Date: 2013-08-08 09:45 pm (UTC)
From: [identity profile] nelc.livejournal.com
Sorry, I dropped my irony tags.

Date: 2013-08-09 02:55 am (UTC)
From: [identity profile] scott-sanford.livejournal.com
If they have a different idea, they're welcome to write their own book on the history of science fiction. :-)

Date: 2013-08-08 07:31 pm (UTC)
From: [identity profile] pperiwinkle.livejournal.com
Only, I wouldn't have realized the picture was from a Frankenstein production unless I devoted some time to puzzling it out.

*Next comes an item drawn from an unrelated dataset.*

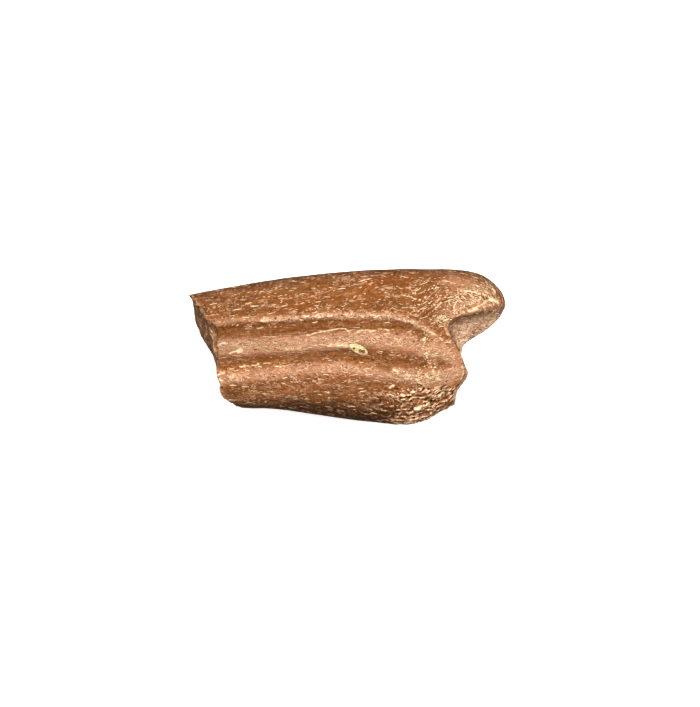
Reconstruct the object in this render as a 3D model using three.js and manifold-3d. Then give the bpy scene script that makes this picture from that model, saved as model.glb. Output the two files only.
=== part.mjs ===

Date: 2013-08-08 08:27 pm (UTC)
cyprinella: corydoras catfish swimming (cory swimming)
From: [personal profile] cyprinella
Same.

Date: 2013-08-08 09:32 pm (UTC)
From: [identity profile] bruce munro (from livejournal.com)
Me three: I thought "some sort of post-apocalyptic scenario" at first look, because since when does Frankie Jr. have 1 giant scar randomly running slantways across his face like that? Did the good doctor have some sort of peculiar cavalry-saber related accident while putting him together? Don't know what's with the "bald" look, either...

Date: 2013-08-08 11:28 pm (UTC)
From: [identity profile] ariaflame.livejournal.com
Was that the production where Cummerbund and his costar switched roles on alternate nights?

(no subject)

From: [identity profile] agent13.livejournal.com - Date: 2013-08-09 03:41 am (UTC) - Expand

(no subject)

From: [identity profile] pauldormer.livejournal.com - Date: 2013-08-09 10:14 am (UTC) - Expand

Date: 2013-08-09 09:02 am (UTC)
From: [identity profile] bibliolicious.livejournal.com
It was a fairly prominent UK theatre production, and the Guardian is a UK-based newspaper, so I think it's not completely off-base for them to assume readers would get the reference.

(Also, the actual story has a caption for the image, which explains what it's from.)

Date: 2013-08-09 01:21 pm (UTC)
From: [identity profile] xiphias.livejournal.com
I only knew it because I was aware that Benedict Cumberbatch and Jonny Lee Miller were in Danny Boyle's FRANKENSTEIN play a couple seasons ago, in which they traded off roles as the Monster and Frankenstein.

So... yeah. I recognized it from CONTEXT, not from anything inherent.